Take the listing and print it in full, exactly as given.

● **Information supplied**
+===+
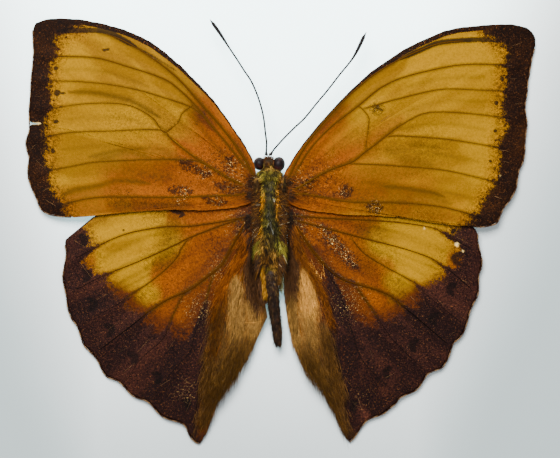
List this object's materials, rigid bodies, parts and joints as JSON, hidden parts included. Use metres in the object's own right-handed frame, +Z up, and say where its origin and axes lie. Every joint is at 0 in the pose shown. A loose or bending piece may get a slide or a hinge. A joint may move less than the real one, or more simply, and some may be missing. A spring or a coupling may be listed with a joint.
{
  "type": "spread butterfly specimen",
  "caption": "Dry butterfly with spread, gently arched wings, short hindwing tails, clubbed antennae and a hairy body, lying on its flat belly.",
  "frame": {"origin": "middle of the flat patch of belly under the thorax that the insect rests on", "axes": "+X to the insect's right wings as seen from above with the head up, +Y towards the head, +Z up out of the back"},
  "size_m": [0.0767, 0.0639, 0.0056],
  "materials": {
    "wing_ochre": "scaled membrane, golden ochre with a dark brown border, satin",
    "wing_brown": "scaled membrane, orange-brown and gold with a dark brown border, satin",
    "body_hair": "olive and brown hair, matt",
    "abdomen_brown": "dark brown segmented, short hair, matt",
    "eye_brown": "faceted, near black, glossy",
    "antenna_black": "ringed, black-brown, satin",
    "leg_brown": "horny, brown, satin"
  },
  "bodies": {
    "root": {"left_forewing": "wing_ochre", "right_forewing": "wing_ochre", "left_hindwing": "wing_brown", "right_hindwing": "wing_brown", "thorax": "body_hair", "head": "body_hair", "left_palp": "body_hair", "right_palp": "body_hair", "left_tegula": "body_hair", "right_tegula": "body_hair", "abdomen": "abdomen_brown", "left_eye": "eye_brown", "right_eye": "eye_brown", "left_antenna": "antenna_black", "right_antenna": "antenna_black", "proboscis": "leg_brown", "left_foreleg": "leg_brown", "right_foreleg": "leg_brown", "left_midleg": "leg_brown", "right_midleg": "leg_brown", "left_hindleg": "leg_brown", "right_hindleg": "leg_brown"}
  },
  "joints": []
}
+===+
● **Task answer**
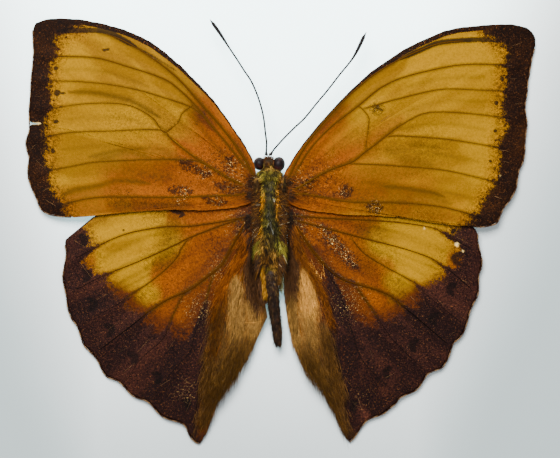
List this object's materials, rigid bodies, parts and joints as JSON, hidden parts included. Use metres in the object's own right-handed frame, +Z up, and say where its origin and axes lie. Every joint is at 0 in the pose shown. A loose or bending piece may get a slide or a hinge. A joint may move less than the real one, or more simply, and some may be missing. A spring or a coupling may be listed with a joint.
{
  "type": "spread butterfly specimen",
  "caption": "Dry butterfly with spread, gently arched wings, short hindwing tails, clubbed antennae and a hairy body, lying on its flat belly.",
  "frame": {"origin": "middle of the flat patch of belly under the thorax that the insect rests on", "axes": "+X to the insect's right wings as seen from above with the head up, +Y towards the head, +Z up out of the back"},
  "size_m": [0.0767, 0.0639, 0.0056],
  "materials": {
    "wing_ochre": "scaled membrane, golden ochre with a dark brown border, satin",
    "wing_brown": "scaled membrane, orange-brown and gold with a dark brown border, satin",
    "body_hair": "olive and brown hair, matt",
    "abdomen_brown": "dark brown segmented, short hair, matt",
    "eye_brown": "faceted, near black, glossy",
    "antenna_black": "ringed, black-brown, satin",
    "leg_brown": "horny, brown, satin"
  },
  "bodies": {
    "root": {"left_forewing": "wing_ochre", "right_forewing": "wing_ochre", "left_hindwing": "wing_brown", "right_hindwing": "wing_brown", "thorax": "body_hair", "head": "body_hair", "left_palp": "body_hair", "right_palp": "body_hair", "left_tegula": "body_hair", "right_tegula": "body_hair", "abdomen": "abdomen_brown", "left_eye": "eye_brown", "right_eye": "eye_brown", "left_antenna": "antenna_black", "right_antenna": "antenna_black", "proboscis": "leg_brown", "left_foreleg": "leg_brown", "right_foreleg": "leg_brown", "left_midleg": "leg_brown", "right_midleg": "leg_brown", "left_hindleg": "leg_brown", "right_hindleg": "leg_brown"}
  },
  "joints": []
}